**Work to complete**.
The data below is to be returned in full and exactly.

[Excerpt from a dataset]

######

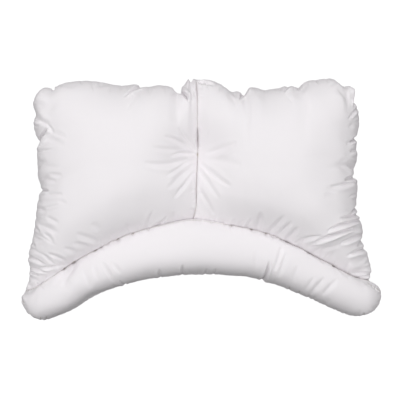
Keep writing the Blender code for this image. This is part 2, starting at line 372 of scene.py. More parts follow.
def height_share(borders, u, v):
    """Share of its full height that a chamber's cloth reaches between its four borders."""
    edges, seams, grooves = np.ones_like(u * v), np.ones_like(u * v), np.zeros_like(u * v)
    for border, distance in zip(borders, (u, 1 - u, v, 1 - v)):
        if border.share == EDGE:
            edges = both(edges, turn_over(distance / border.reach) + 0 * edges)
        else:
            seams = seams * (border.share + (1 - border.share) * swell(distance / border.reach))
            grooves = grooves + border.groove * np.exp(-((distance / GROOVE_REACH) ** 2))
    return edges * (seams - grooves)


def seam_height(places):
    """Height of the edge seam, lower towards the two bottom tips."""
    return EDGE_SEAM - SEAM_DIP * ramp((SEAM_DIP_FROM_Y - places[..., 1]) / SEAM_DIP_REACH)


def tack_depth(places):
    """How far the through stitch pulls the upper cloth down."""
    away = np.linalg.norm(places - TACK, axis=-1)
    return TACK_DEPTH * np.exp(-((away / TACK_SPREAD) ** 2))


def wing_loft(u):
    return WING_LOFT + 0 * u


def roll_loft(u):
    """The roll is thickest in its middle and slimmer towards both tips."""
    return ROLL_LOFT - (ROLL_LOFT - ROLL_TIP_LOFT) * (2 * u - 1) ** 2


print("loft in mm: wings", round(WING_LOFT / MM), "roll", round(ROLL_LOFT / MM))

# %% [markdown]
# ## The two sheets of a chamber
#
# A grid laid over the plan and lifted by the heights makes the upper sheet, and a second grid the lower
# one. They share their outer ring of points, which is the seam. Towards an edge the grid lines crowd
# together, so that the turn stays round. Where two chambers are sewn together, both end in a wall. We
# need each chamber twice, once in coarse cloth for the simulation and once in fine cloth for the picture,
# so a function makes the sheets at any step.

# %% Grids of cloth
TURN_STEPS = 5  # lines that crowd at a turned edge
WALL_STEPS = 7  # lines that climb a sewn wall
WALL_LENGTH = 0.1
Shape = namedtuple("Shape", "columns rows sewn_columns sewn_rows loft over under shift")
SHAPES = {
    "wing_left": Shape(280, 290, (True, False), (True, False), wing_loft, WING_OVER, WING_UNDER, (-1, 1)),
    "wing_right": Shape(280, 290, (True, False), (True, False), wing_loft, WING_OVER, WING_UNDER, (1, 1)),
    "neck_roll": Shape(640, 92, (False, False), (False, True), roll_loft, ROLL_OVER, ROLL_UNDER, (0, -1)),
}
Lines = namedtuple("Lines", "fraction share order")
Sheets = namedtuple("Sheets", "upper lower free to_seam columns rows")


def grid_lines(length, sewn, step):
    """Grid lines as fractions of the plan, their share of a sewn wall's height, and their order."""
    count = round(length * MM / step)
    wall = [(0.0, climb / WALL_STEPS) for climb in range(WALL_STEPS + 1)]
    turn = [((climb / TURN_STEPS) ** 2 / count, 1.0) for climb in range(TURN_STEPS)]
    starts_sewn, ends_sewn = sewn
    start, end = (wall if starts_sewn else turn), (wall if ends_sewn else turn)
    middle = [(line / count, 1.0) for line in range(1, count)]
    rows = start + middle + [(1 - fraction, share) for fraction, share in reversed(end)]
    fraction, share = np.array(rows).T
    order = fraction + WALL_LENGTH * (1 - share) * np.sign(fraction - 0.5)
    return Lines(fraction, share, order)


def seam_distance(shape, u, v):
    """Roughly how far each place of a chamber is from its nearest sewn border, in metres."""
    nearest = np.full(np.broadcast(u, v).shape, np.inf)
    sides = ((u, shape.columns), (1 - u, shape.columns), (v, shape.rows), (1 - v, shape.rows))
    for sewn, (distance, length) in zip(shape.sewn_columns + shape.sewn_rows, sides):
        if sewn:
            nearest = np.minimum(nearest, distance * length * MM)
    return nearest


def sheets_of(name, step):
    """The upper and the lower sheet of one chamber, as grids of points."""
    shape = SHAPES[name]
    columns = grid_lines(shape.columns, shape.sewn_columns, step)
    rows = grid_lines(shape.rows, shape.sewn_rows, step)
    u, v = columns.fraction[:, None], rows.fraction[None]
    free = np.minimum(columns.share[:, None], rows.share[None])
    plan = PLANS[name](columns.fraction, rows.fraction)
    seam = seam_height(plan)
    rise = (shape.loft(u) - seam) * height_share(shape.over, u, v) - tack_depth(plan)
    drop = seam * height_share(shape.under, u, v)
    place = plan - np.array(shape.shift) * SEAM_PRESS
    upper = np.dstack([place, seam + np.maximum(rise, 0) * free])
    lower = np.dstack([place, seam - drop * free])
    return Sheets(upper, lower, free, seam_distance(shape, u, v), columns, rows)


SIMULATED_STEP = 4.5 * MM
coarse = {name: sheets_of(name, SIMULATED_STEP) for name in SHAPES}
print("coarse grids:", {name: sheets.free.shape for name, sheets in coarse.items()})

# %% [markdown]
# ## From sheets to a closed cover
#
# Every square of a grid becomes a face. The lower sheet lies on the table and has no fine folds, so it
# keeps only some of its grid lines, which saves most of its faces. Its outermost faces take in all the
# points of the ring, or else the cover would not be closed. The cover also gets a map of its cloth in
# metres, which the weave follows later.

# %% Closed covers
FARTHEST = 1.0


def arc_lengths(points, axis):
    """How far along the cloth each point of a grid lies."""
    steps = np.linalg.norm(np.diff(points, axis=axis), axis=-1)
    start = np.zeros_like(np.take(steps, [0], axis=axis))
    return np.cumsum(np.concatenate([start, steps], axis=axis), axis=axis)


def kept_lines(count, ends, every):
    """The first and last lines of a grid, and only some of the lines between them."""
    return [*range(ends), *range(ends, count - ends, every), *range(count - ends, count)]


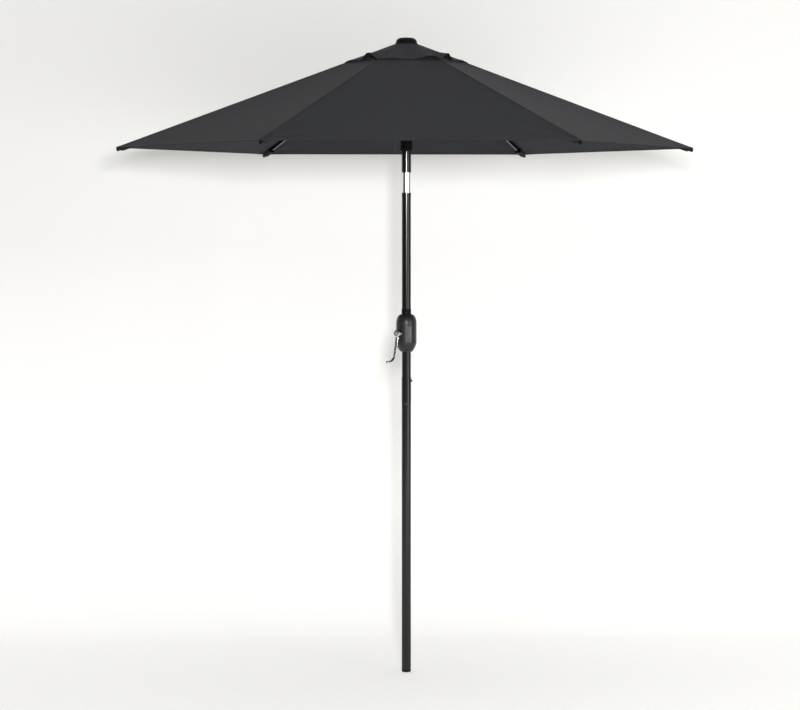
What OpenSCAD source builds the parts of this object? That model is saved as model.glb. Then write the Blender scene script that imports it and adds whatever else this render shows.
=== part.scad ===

######

**Exercise output**.
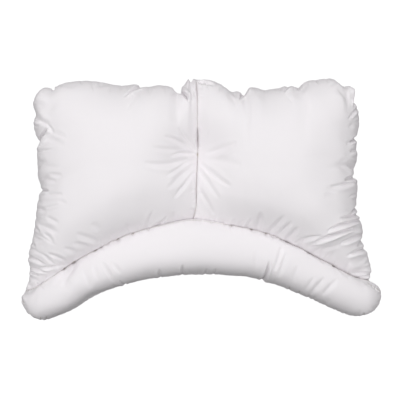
Keep writing the Blender code for this image. This is part 2, starting at line 372 of scene.py. More parts follow.
def height_share(borders, u, v):
    """Share of its full height that a chamber's cloth reaches between its four borders."""
    edges, seams, grooves = np.ones_like(u * v), np.ones_like(u * v), np.zeros_like(u * v)
    for border, distance in zip(borders, (u, 1 - u, v, 1 - v)):
        if border.share == EDGE:
            edges = both(edges, turn_over(distance / border.reach) + 0 * edges)
        else:
            seams = seams * (border.share + (1 - border.share) * swell(distance / border.reach))
            grooves = grooves + border.groove * np.exp(-((distance / GROOVE_REACH) ** 2))
    return edges * (seams - grooves)


def seam_height(places):
    """Height of the edge seam, lower towards the two bottom tips."""
    return EDGE_SEAM - SEAM_DIP * ramp((SEAM_DIP_FROM_Y - places[..., 1]) / SEAM_DIP_REACH)


def tack_depth(places):
    """How far the through stitch pulls the upper cloth down."""
    away = np.linalg.norm(places - TACK, axis=-1)
    return TACK_DEPTH * np.exp(-((away / TACK_SPREAD) ** 2))


def wing_loft(u):
    return WING_LOFT + 0 * u


def roll_loft(u):
    """The roll is thickest in its middle and slimmer towards both tips."""
    return ROLL_LOFT - (ROLL_LOFT - ROLL_TIP_LOFT) * (2 * u - 1) ** 2


print("loft in mm: wings", round(WING_LOFT / MM), "roll", round(ROLL_LOFT / MM))

# %% [markdown]
# ## The two sheets of a chamber
#
# A grid laid over the plan and lifted by the heights makes the upper sheet, and a second grid the lower
# one. They share their outer ring of points, which is the seam. Towards an edge the grid lines crowd
# together, so that the turn stays round. Where two chambers are sewn together, both end in a wall. We
# need each chamber twice, once in coarse cloth for the simulation and once in fine cloth for the picture,
# so a function makes the sheets at any step.

# %% Grids of cloth
TURN_STEPS = 5  # lines that crowd at a turned edge
WALL_STEPS = 7  # lines that climb a sewn wall
WALL_LENGTH = 0.1
Shape = namedtuple("Shape", "columns rows sewn_columns sewn_rows loft over under shift")
SHAPES = {
    "wing_left": Shape(280, 290, (True, False), (True, False), wing_loft, WING_OVER, WING_UNDER, (-1, 1)),
    "wing_right": Shape(280, 290, (True, False), (True, False), wing_loft, WING_OVER, WING_UNDER, (1, 1)),
    "neck_roll": Shape(640, 92, (False, False), (False, True), roll_loft, ROLL_OVER, ROLL_UNDER, (0, -1)),
}
Lines = namedtuple("Lines", "fraction share order")
Sheets = namedtuple("Sheets", "upper lower free to_seam columns rows")


def grid_lines(length, sewn, step):
    """Grid lines as fractions of the plan, their share of a sewn wall's height, and their order."""
    count = round(length * MM / step)
    wall = [(0.0, climb / WALL_STEPS) for climb in range(WALL_STEPS + 1)]
    turn = [((climb / TURN_STEPS) ** 2 / count, 1.0) for climb in range(TURN_STEPS)]
    starts_sewn, ends_sewn = sewn
    start, end = (wall if starts_sewn else turn), (wall if ends_sewn else turn)
    middle = [(line / count, 1.0) for line in range(1, count)]
    rows = start + middle + [(1 - fraction, share) for fraction, share in reversed(end)]
    fraction, share = np.array(rows).T
    order = fraction + WALL_LENGTH * (1 - share) * np.sign(fraction - 0.5)
    return Lines(fraction, share, order)


def seam_distance(shape, u, v):
    """Roughly how far each place of a chamber is from its nearest sewn border, in metres."""
    nearest = np.full(np.broadcast(u, v).shape, np.inf)
    sides = ((u, shape.columns), (1 - u, shape.columns), (v, shape.rows), (1 - v, shape.rows))
    for sewn, (distance, length) in zip(shape.sewn_columns + shape.sewn_rows, sides):
        if sewn:
            nearest = np.minimum(nearest, distance * length * MM)
    return nearest


def sheets_of(name, step):
    """The upper and the lower sheet of one chamber, as grids of points."""
    shape = SHAPES[name]
    columns = grid_lines(shape.columns, shape.sewn_columns, step)
    rows = grid_lines(shape.rows, shape.sewn_rows, step)
    u, v = columns.fraction[:, None], rows.fraction[None]
    free = np.minimum(columns.share[:, None], rows.share[None])
    plan = PLANS[name](columns.fraction, rows.fraction)
    seam = seam_height(plan)
    rise = (shape.loft(u) - seam) * height_share(shape.over, u, v) - tack_depth(plan)
    drop = seam * height_share(shape.under, u, v)
    place = plan - np.array(shape.shift) * SEAM_PRESS
    upper = np.dstack([place, seam + np.maximum(rise, 0) * free])
    lower = np.dstack([place, seam - drop * free])
    return Sheets(upper, lower, free, seam_distance(shape, u, v), columns, rows)


SIMULATED_STEP = 4.5 * MM
coarse = {name: sheets_of(name, SIMULATED_STEP) for name in SHAPES}
print("coarse grids:", {name: sheets.free.shape for name, sheets in coarse.items()})

# %% [markdown]
# ## From sheets to a closed cover
#
# Every square of a grid becomes a face. The lower sheet lies on the table and has no fine folds, so it
# keeps only some of its grid lines, which saves most of its faces. Its outermost faces take in all the
# points of the ring, or else the cover would not be closed. The cover also gets a map of its cloth in
# metres, which the weave follows later.

# %% Closed covers
FARTHEST = 1.0


def arc_lengths(points, axis):
    """How far along the cloth each point of a grid lies."""
    steps = np.linalg.norm(np.diff(points, axis=axis), axis=-1)
    start = np.zeros_like(np.take(steps, [0], axis=axis))
    return np.cumsum(np.concatenate([start, steps], axis=axis), axis=axis)


def kept_lines(count, ends, every):
    """The first and last lines of a grid, and only some of the lines between them."""
    return [*range(ends), *range(ends, count - ends, every), *range(count - ends, count)]


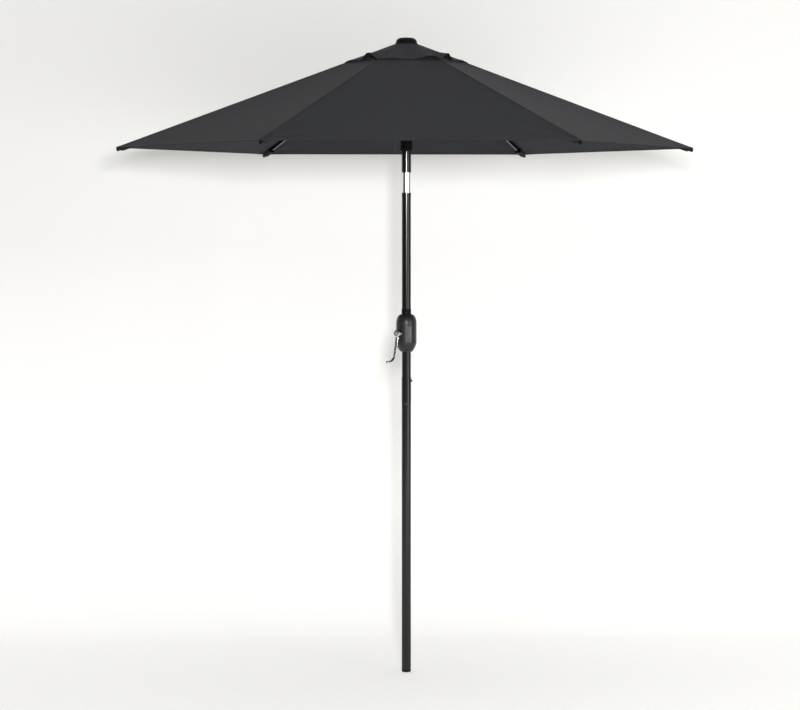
What OpenSCAD source builds the parts of this object? That model is saved as model.glb. Then write the Blender scene script that imports it and adds whatever else this render shows.
=== part.scad ===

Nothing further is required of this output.